Many economists say jobs are easier to count than economic output is. The growth of the economy is increasingly driven by high-tech and online services, such as Google and smartphone apps, which are largely free and hard to quantify. That suggests that growth figures may be revised higher in the future or will rise in coming months to more closely align with hiring.

There are signs that the economy's growth hasn't been as weak as the data suggests. Consumer spending rose at a 1.9 percent annual rate in the first quarter - a modest gain but much faster than overall economic growth.
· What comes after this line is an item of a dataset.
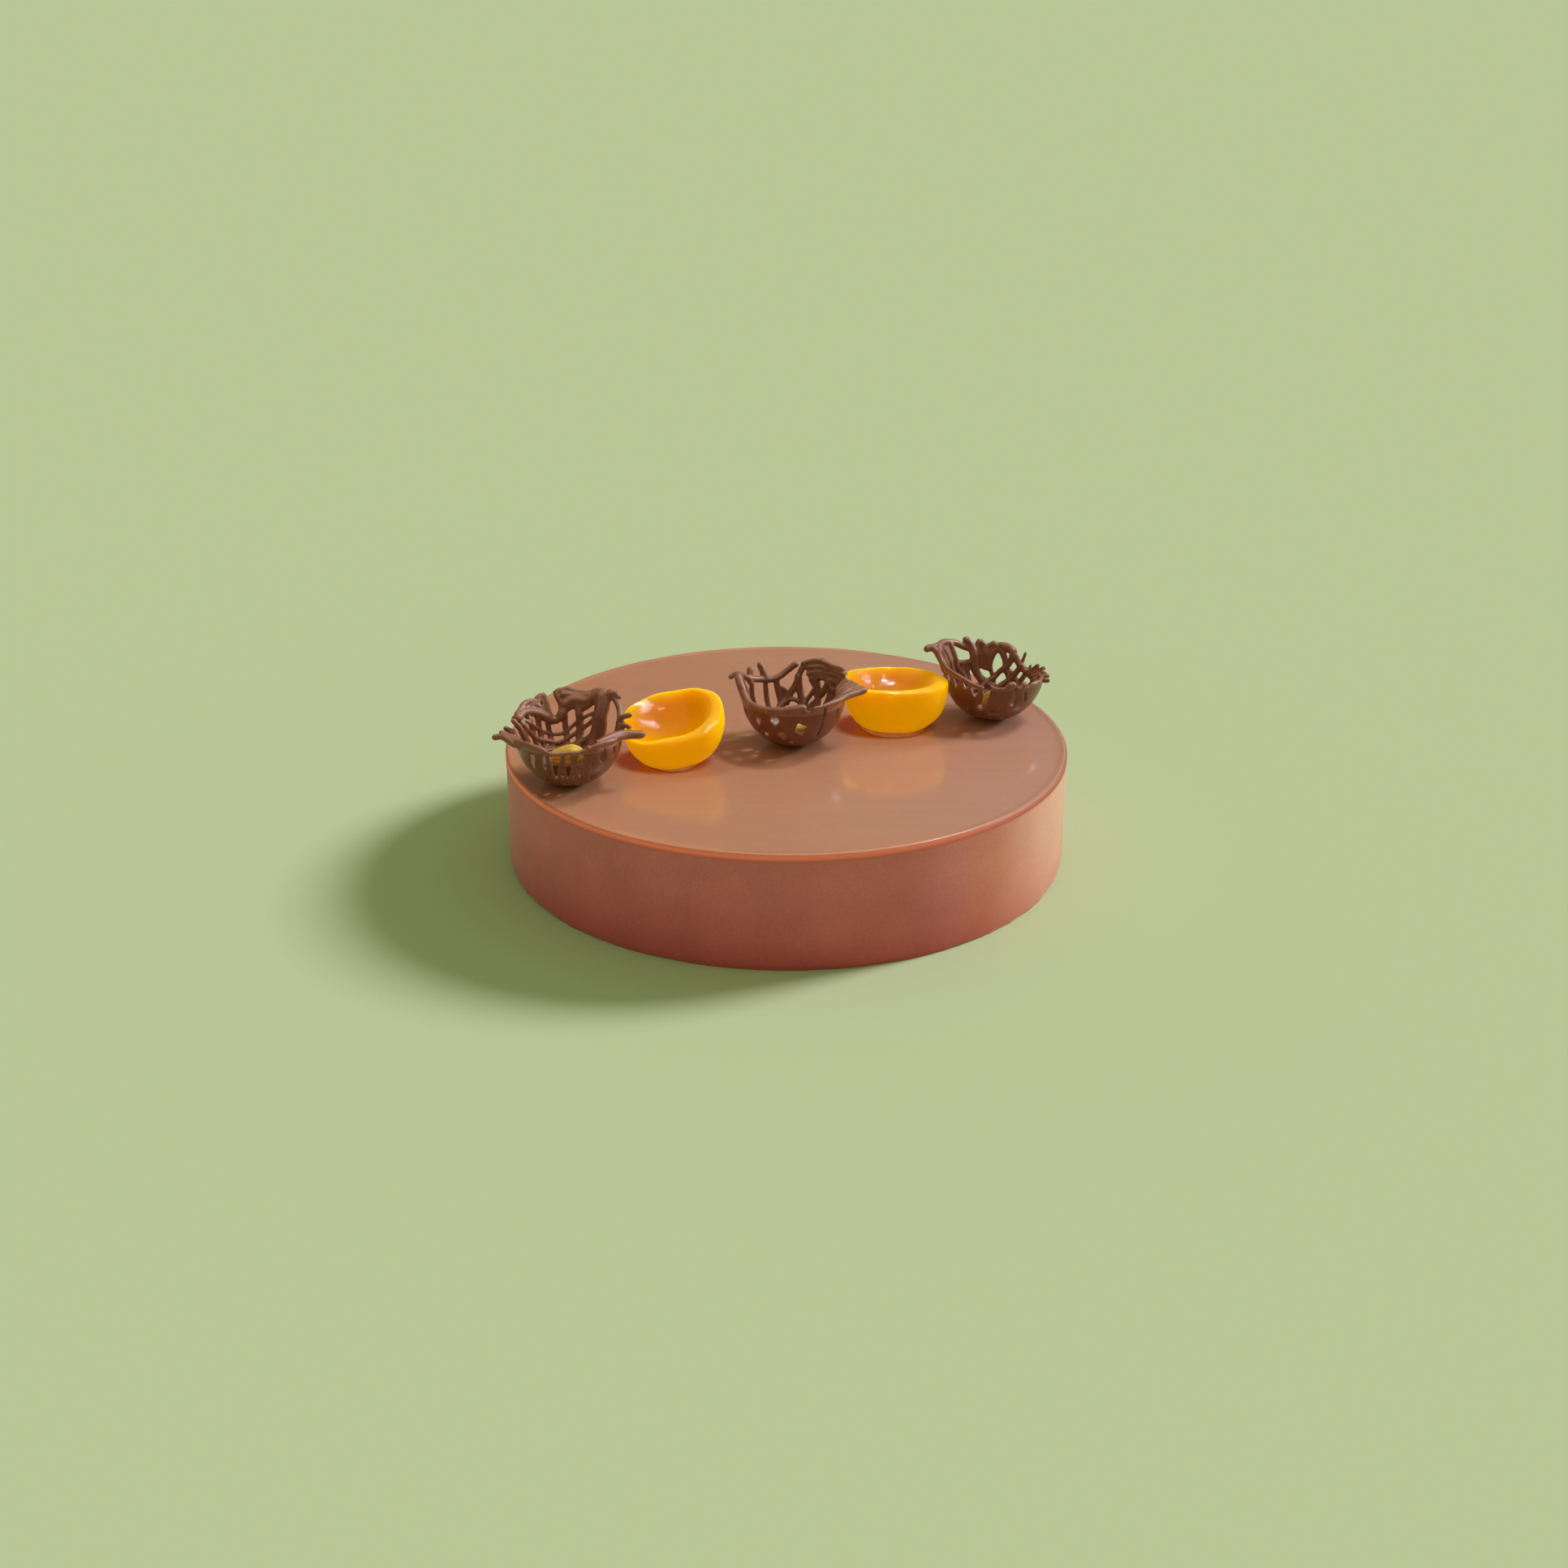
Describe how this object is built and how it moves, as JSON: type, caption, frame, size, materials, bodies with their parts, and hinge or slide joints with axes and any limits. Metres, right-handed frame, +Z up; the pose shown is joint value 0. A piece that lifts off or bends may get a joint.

Better consumer demand could lift growth in the coming quarters.

Still, there's one clear reason for concern: Solid hiring amid tepid economic growth suggests that workers are less efficient. That means companies will have to hire more. That trend might boost job growth in the short-run, but it threatens U.S. living standards over time.

That's because productivity - the amount of output per hour of work - is a key source of income gains. When workers are more efficient, companies can raise pay without having to raise prices for their customers.

Yet productivity has risen at an average of just 0.5 percent a year in the past five years, far below the long-run average of 2 percent. That helps explain why many Americans have received such meager pay raises since the recession ended in 2009.

Weak growth overseas and a strong dollar have cut into U.S. exports of factory goods, which has hobbled manufacturers and restrained the economy. Factories shed 29,000 jobs in the first three months of 2016.

There are some signs the economy could be improving. Auto sales picked up in March, suggesting that Americans are still willing to make large purchases.

And a private survey found that services firms, which include retailers and restaurants as well as professional services such as engineering, expanded in April at the fastest pace this year.